While the new center’s mission is to tell the story of Vicksburg’s history, Bankston said the economic impact of the project cannot be ignored.

“The new center will contextualize the full story of Vicksburg and the legacy of the war, and promises to have a positive economic impact on the city, the region and the state,” she said.

In October, Mississippi Lt. Delbert Hosemann sat down with The Post and said the project will be a huge boon for the River City’s tourism industry.

“We have been meeting with Katie Blount, who runs archives and history, and we have also met with the architects that are designing the new interpretive center, or conference center, that is going out there for the (Vicksburg National Military Park). We have placed approximately $17 million into that already. In 2024, there was $7 million that came for the Vicksburg Military Park interpretive center and that coincides with $10 million that we got last year, and Sen. (Briggs) Hopson and I are pushing toward an eventual investment by the state of $40 million. Of course, it will be more than that, so our arrangement with the friends of the military park is that they will raise the remainder.”

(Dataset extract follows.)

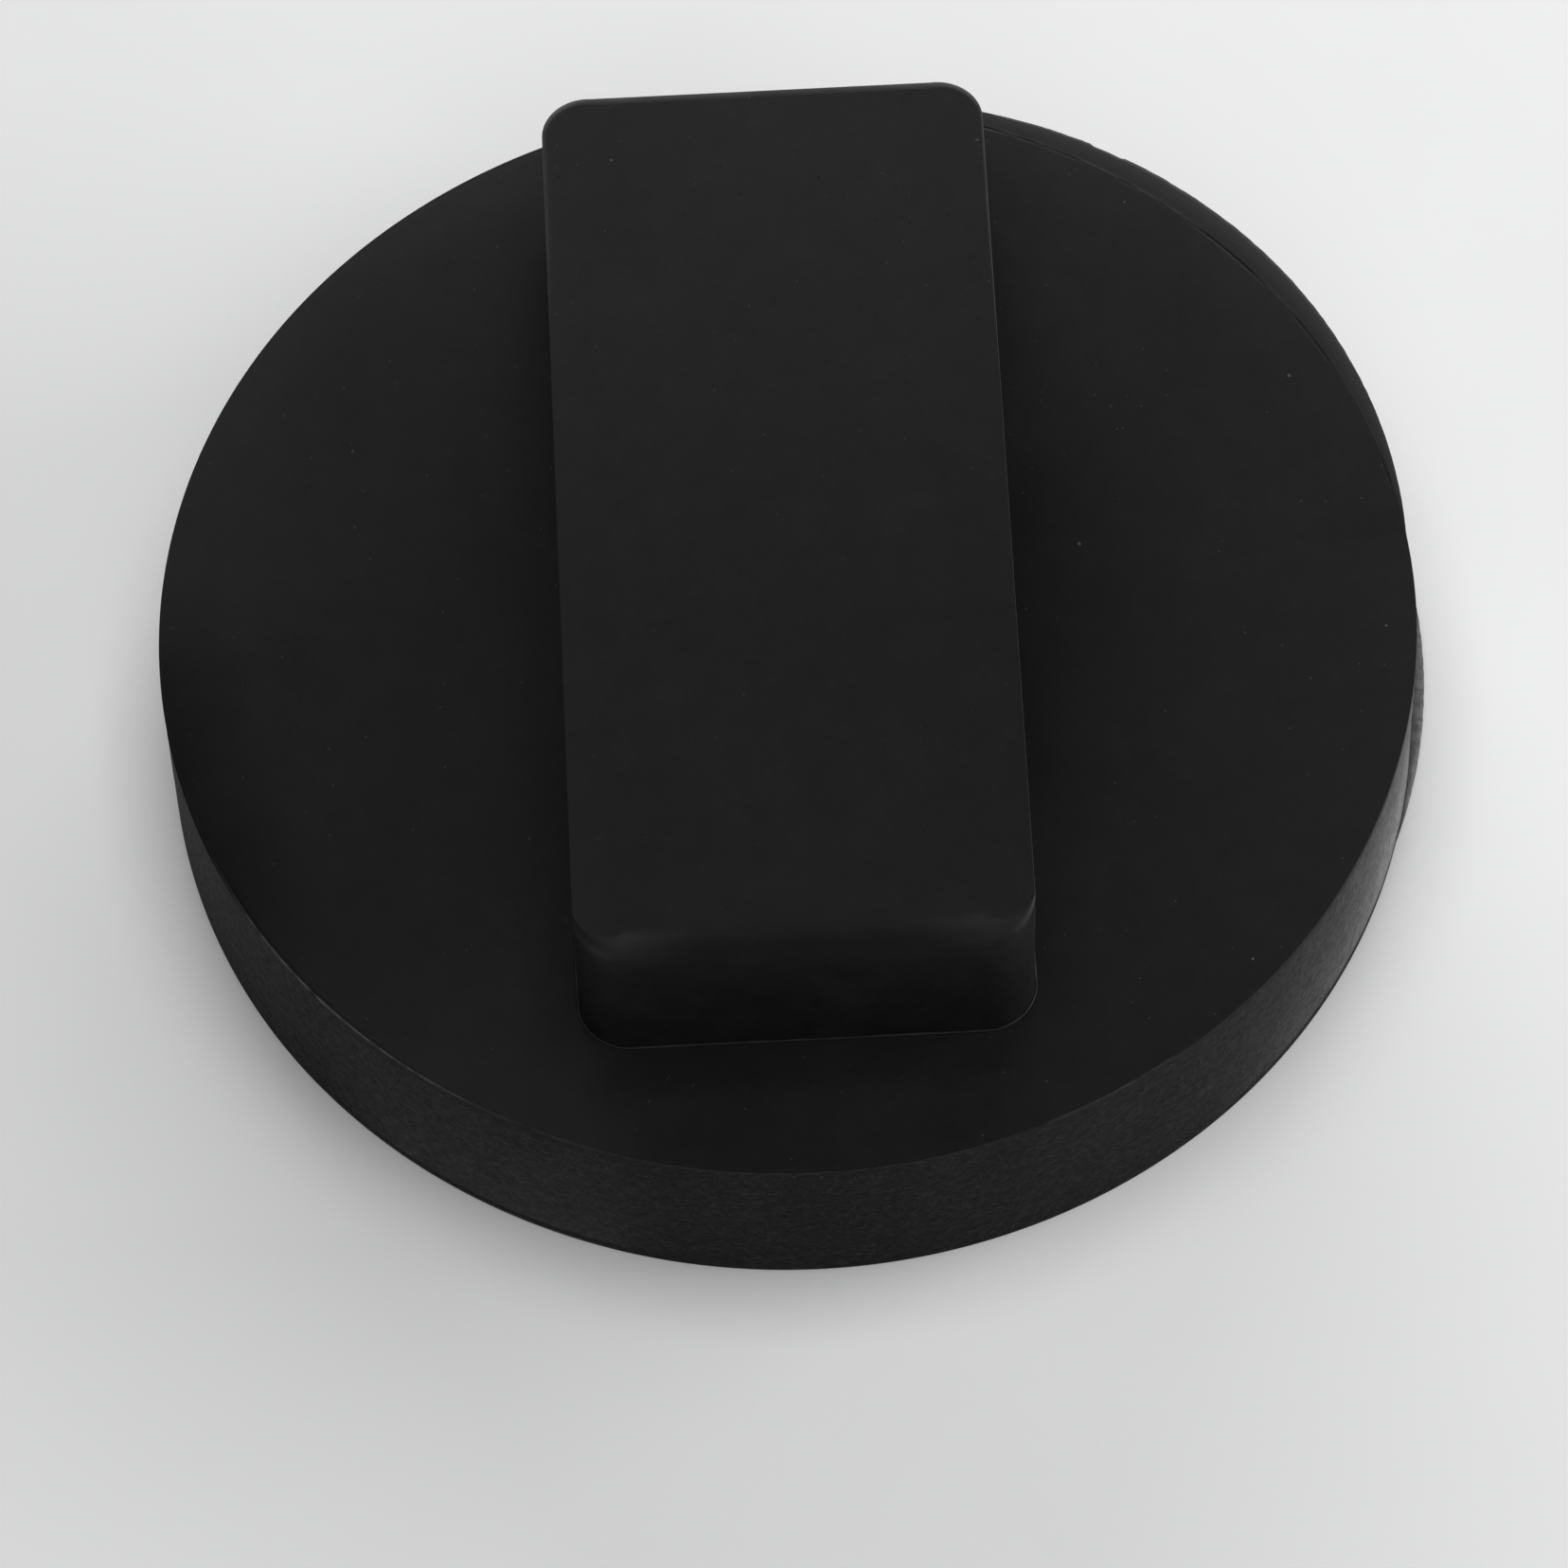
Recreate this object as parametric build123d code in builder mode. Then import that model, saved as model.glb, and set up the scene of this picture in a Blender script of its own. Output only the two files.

Zena Howard, managing principal for Perkins and Will architectural services, said the design of the new building can be seen as “a journey through darkness and light,” before unveiling conceptual designs for the center for those in attendance. Howard said the design’s theme is not just a way of incorporating the park’s natural beauty into the design, but also serves as a metaphor for what the people of the time period endured.

 “I think everybody has heard whispers, but we’re excited to share a little bit,” Averett said of Wednesday’s announcements.